I helped to run a workshop designed to help people become more familiar with the problem of assigning scholarly credit with Karen Gutzman and Matt Carson from Northwestern, who together did most of the actual work ;).

One problem with academic credit – at least in the life sciences – is maybe best communicated with an image:

I’ve always had selfish reasons to be interested in this topic as my partner worked for a long time as a research technician and contributed to many different projects but has few publications because… well… why exactly? It’s kind of accepted wisdom that technicians get acknowledged, but help over a far shorter time period from, say, a statistician would warrant authorship.

Many scientists say technicians are merely doing what they are told, while the credit – the all-important name on the paper – goes to those whose intellectual thought made the research a success (from “Who really made Dolly?” in The Guardian, March 2006)

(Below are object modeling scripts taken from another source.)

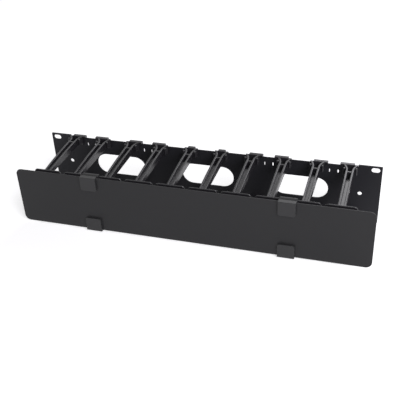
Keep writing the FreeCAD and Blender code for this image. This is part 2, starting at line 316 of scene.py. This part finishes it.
def finish(name, colour, roughness, gloss, rough_swing, tone_swing,
           edge_radius, edge_highlight_paint, skin_values):
    """A Principled material whose colour, roughness and normal come from the shared groups."""
    material = bpy.data.materials.new(name)
    material.use_nodes = True
    tree = material.node_tree
    shader = tree.nodes["Principled BSDF"]
    shader.inputs["Specular IOR Level"].default_value = gloss
    surface = tree.nodes.new("ShaderNodeGroup")
    surface.node_tree = skin
    for label, value in skin_values.items():
        surface.inputs[label].default_value = value
    corner = tree.nodes.new("ShaderNodeGroup")
    corner.node_tree = edge
    corner.inputs["Radius"].default_value = edge_radius

    tone = add_math(tree, "MULTIPLY_ADD", surface.outputs["Tone Shift"], tone_swing)
    tone.node.inputs[2].default_value = 1.0
    # painted highlight: the base colour is made lighter along the edges found by the soft edge
    # group
    lift = add_math(tree, "MULTIPLY", corner.outputs["Edge Highlight"], edge_highlight_paint)
    level = add_math(tree, "ADD", tone, lift)
    tint = tree.nodes.new("ShaderNodeVectorMath")
    tint.operation = "SCALE"
    tint.inputs[0].default_value = colour
    tree.links.new(level, tint.inputs["Scale"])
    tree.links.new(tint.outputs["Vector"], shader.inputs["Base Color"])

    rough = add_math(tree, "MULTIPLY_ADD", surface.outputs["Roughness Shift"], rough_swing)
    rough.node.inputs[2].default_value = roughness
    tree.links.new(rough, shader.inputs["Roughness"])

    bump = tree.nodes.new("ShaderNodeBump")
    bump.inputs["Distance"].default_value = 1.0  # the heights are already in metres
    tree.links.new(surface.outputs["Height"], bump.inputs["Height"])
    tree.links.new(corner.outputs["Normal"], bump.inputs["Normal"])
    tree.links.new(bump.outputs["Normal"], shader.inputs["Normal"])
    return material


POWDER_SKIN = {"Roll Size": 0.0018, "Roll Height": 0.000016, "Grain Size": 0.0004,
               "Grain Height": 0.000006, "Patch Size": 0.06}
COVER_SKIN = {"Roll Size": 0.0022, "Roll Height": 0.000012, "Grain Size": 0.0004,
              "Grain Height": 0.000005, "Patch Size": 0.09}
MOULD_SKIN = {"Roll Size": 0.0060, "Roll Height": 0.00002, "Grain Size": 0.0003,
              "Grain Height": 0.000006, "Patch Size": 0.03}

# painted shade: the panel's base colour is darker than the cover's to darken the inside of the
# channel
panel_paint = finish(
    "panel paint", colour=(0.015, 0.015, 0.018), roughness=0.50, gloss=0.22,
    rough_swing=0.10, tone_swing=0.2, edge_radius=0.0003, edge_highlight_paint=0.5,
    skin_values=POWDER_SKIN)
cover_paint = finish(
    "cover paint", colour=(0.020, 0.020, 0.021), roughness=0.48, gloss=0.25,
    rough_swing=0.08, tone_swing=0.15, edge_radius=0.0004, edge_highlight_paint=0.6,
    skin_values=COVER_SKIN)
finger_plastic = finish(
    "finger plastic", colour=(0.020, 0.019, 0.022), roughness=0.25, gloss=0.38,
    rough_swing=0.08, tone_swing=0.2, edge_radius=0.0004, edge_highlight_paint=0.3,
    skin_values=MOULD_SKIN)
clip_plastic = finish(
    "clip plastic", colour=(0.027, 0.027, 0.028), roughness=0.42, gloss=0.33,
    rough_swing=0.10, tone_swing=0.2, edge_radius=0.0004, edge_highlight_paint=0.3,
    skin_values=MOULD_SKIN)

# %% [markdown]
# ## Dressing the pieces
#
# Each piece's name begins with what it is, so the first word picks its
# finish: the rear panel, the front cover, a finger or a clip. All twenty
# fingers share one material, as they would come out of one mould.

# %% Dress the pieces
FINISH_OF = {"rear": panel_paint, "front": cover_paint,
             "finger": finger_plastic, "clip": clip_plastic}
for name, node in nodes.items():
    node.data.materials.clear()
    node.data.materials.append(FINISH_OF[name.split("_")[0]])
print("finishes", sorted({node.data.materials[0].name for node in nodes.values()}))
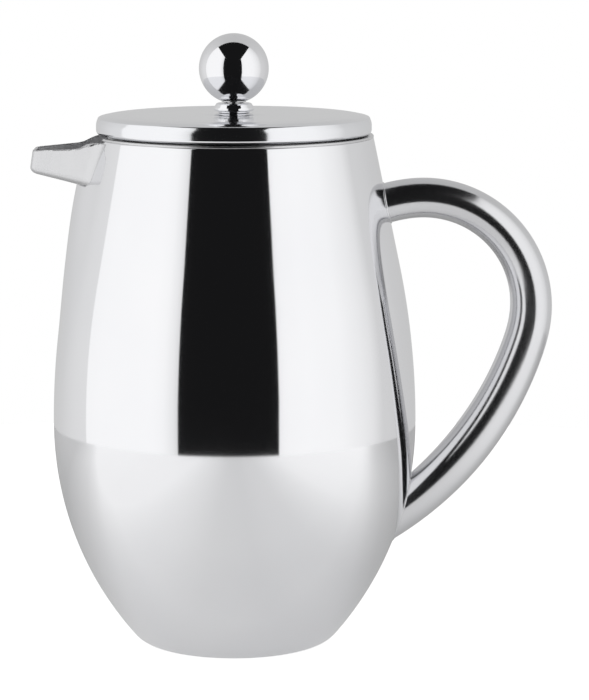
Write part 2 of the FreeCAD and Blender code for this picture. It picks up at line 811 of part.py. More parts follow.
faults = [item.Name for item in document.Objects if {"Invalid", "Error"} & set(item.State)]
faults += [piece.Label for piece in pieces if piece.Shape.isNull() or not piece.Shape.isValid()]
if faults:
    raise RuntimeError(f"these did not build: {faults}")

os.makedirs("parts", exist_ok=True)
for piece in pieces:
    piece.Shape.exportStep(f"parts/{piece.Label}.step")
    print(f"{piece.Label}: {len(piece.Shape.Solids)} solid, {piece.Shape.Volume / 1000:.2f} cm3")
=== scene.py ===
import math

import bmesh
import bpy
import numpy as np
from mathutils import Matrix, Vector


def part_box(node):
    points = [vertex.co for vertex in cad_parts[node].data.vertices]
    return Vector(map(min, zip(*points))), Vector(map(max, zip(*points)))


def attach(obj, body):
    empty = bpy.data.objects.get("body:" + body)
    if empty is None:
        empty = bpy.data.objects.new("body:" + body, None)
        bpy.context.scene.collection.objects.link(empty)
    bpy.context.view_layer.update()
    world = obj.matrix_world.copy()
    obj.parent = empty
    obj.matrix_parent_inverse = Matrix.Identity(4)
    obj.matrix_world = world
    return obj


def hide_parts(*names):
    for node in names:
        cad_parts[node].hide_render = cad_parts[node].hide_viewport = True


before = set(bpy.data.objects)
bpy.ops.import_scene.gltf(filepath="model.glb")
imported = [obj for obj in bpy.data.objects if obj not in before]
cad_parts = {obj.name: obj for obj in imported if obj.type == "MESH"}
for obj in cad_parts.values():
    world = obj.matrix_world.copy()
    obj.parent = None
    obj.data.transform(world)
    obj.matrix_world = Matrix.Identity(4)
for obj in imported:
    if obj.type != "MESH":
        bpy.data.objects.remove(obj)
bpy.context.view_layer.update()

print("frame loaded:", len(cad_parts), "nodes")

mm = 0.001


# Adds an object to the scene.
def addObject(name, data):
    thing = bpy.data.objects.new(name, data)
    bpy.context.scene.collection.objects.link(thing)
    return thing


# A mesh object from an (n, 3) array in millimetres and an (m, 4) array of corners; a quad whose corners
# repeat becomes a triangle when its doubles are merged.
def meshFromArrays(name, points, faces, smooth=True):
    mesh = bpy.data.meshes.new(name)
    mesh.from_pydata((points * mm).tolist(), [], faces.tolist())
    work = bmesh.new()
    work.from_mesh(mesh)
    bmesh.ops.remove_doubles(work, verts=work.verts, dist=2e-6)
    bmesh.ops.dissolve_degenerate(work, edges=work.edges, dist=1e-7)
    bmesh.ops.recalc_face_normals(work, faces=work.faces)
    work.to_mesh(mesh)
    work.free()
    mesh.polygons.foreach_set("use_smooth", np.full(len(mesh.polygons), smooth))
    mesh.update()
    return addObject(name, mesh)


# Corner numbers of the quads of a rows x columns grid of points, wrapped round where it closes.
def gridFaces(rows, columns, closeRows=False, closeColumns=False, offset=0):
    i = np.arange(rows if closeRows else rows - 1)
    j = np.arange(columns if closeColumns else columns - 1)
    i, j = np.meshgrid(i, j, indexing="ij")
    nextI, nextJ = (i + 1) % rows, (j + 1) % columns
    quads = np.stack([i * columns + j, i * columns + nextJ, nextI * columns + nextJ, nextI * columns + j], -1)
    return quads.reshape(-1, 4) + offset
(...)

The Guardian has a great piece covering an argument over the relative contributions of different researchers & support staff to the creation of Dolly, the first cloned sheep. What’s valuable, I think, is that it’s written by a journalist rather than a researcher, which gives it an interesting perspective.

The quote pulled out above certainly is worth discussing: maybe there is a line to cross related to intellectual contribution. Realistically, though, it’d be naive to assume that there aren’t many last authors only listed on papers because they happen to run the lab in which the work was done.

Anyway, the session involved looking at some different systems for giving & tracking credit, both inside of the scholarly sphere (like Project CRediT and SCoRO) and outside it (like LinkedIn Endorsements and Mozilla Badges), followed by some attempts to apply ontologies to some real-life examples and lots of group discussion.

Matt talked a bit (from past experience!) about the system used in music to help determine royalty fees and we took a look at the list of roles available there:

By the end of the workshop I was particularly taken by the idea of IMDB style movie credits on papers: there are clear roles, even the caterer gets a credit, you can imagine how it might look on a paper. Then Neil from the SSI pointed out these kinds of credits have problems too – everything from the CGI artists working on blockbuster films not getting individual mentions, to wrangles over positioning and specific rules for writers, producers and directors.

So…. no solutions in ninety minutes from us, but lots of ideas. I think everybody left feeling more familiar with the issues involved and, hopefully, keen to get involved wherever they thought they could help.

On that note do check out CRediT, which doesn’t cover everything but is at least a step in the right direction.